Thomas Crowley Homestead

Thomas Crowley was already 36 when he bought 160 acres of land near Thunder Butte in 1913. Bureau of Land Management records show that Thomas filed his homesteader's claim on October 30, 1913. For the times, his was an age at which someone should have been well-established in life, as Thomas Crowley was no longer a young man. And yet, Thomas was still trying to find a place to make a go of it as a farmer, a place to raise his family, and a place to call home. Born and raised not far from Steuben and Seneca, Wisconsin, Thomas was the son of a prosperous farmer--prosperous compared to what he would encounter for himself in the Dakotas. One of 14 children, his father, Patrick, lived to a ripe old age. Because of all of the siblings and his father's own longevity, Thomas would not inherit his father's farm on Crowley Ridge.

Thomas set off with his wife, the former Mary Patricia Shockley, for Wimbledon, North Dakota, a place where she had relatives. Because of the availability of cheap land, Thomas packed up the family--then consisting of two boys, Thomas, age 5, and Joseph, age 3, along with his wife, pregnant with Neal--and moved the family to South Dakota in 1913. Mary Patricia's brother, Joseph Shockley, came with them and also staked a claim to some acreage nearby.

In 1909, and again a year later, the Congress enacted laws that put some of the Cheyenne River Sioux tribal lands up for sale to non-Indians. The land was offered at a considerable discount compared to farmland elsewhere.

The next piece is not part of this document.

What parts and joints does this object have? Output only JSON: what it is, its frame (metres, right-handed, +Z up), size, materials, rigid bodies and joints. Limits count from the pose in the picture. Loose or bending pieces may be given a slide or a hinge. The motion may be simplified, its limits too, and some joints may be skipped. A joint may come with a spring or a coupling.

Dry land farming was difficult compared to farming back in Wisconsin. Compared to the green, well-watered farmlands of Wisconsin, the South Dakota prairie was a virtual desert. Thomas perservered and made the best of a difficult situation, but the land was unproductive. He eventually sold the homestead. Still, the family leased another spread and continued to live near Thunder Butte for years afterward. Neal was born there in 1913, followed by Cecelia (who went by "Cece"), and then Eugene (or "Gene") in 1921. Thomas also would hire out to help other ranchers, as many people in the vicinity did to supplement their incomes. Even though the land was difficult to work, he was reluctant to call it quits and move away from the butte.

When most of the family packed up and moved to California in 1941, Thomas must have left with a heavy heart.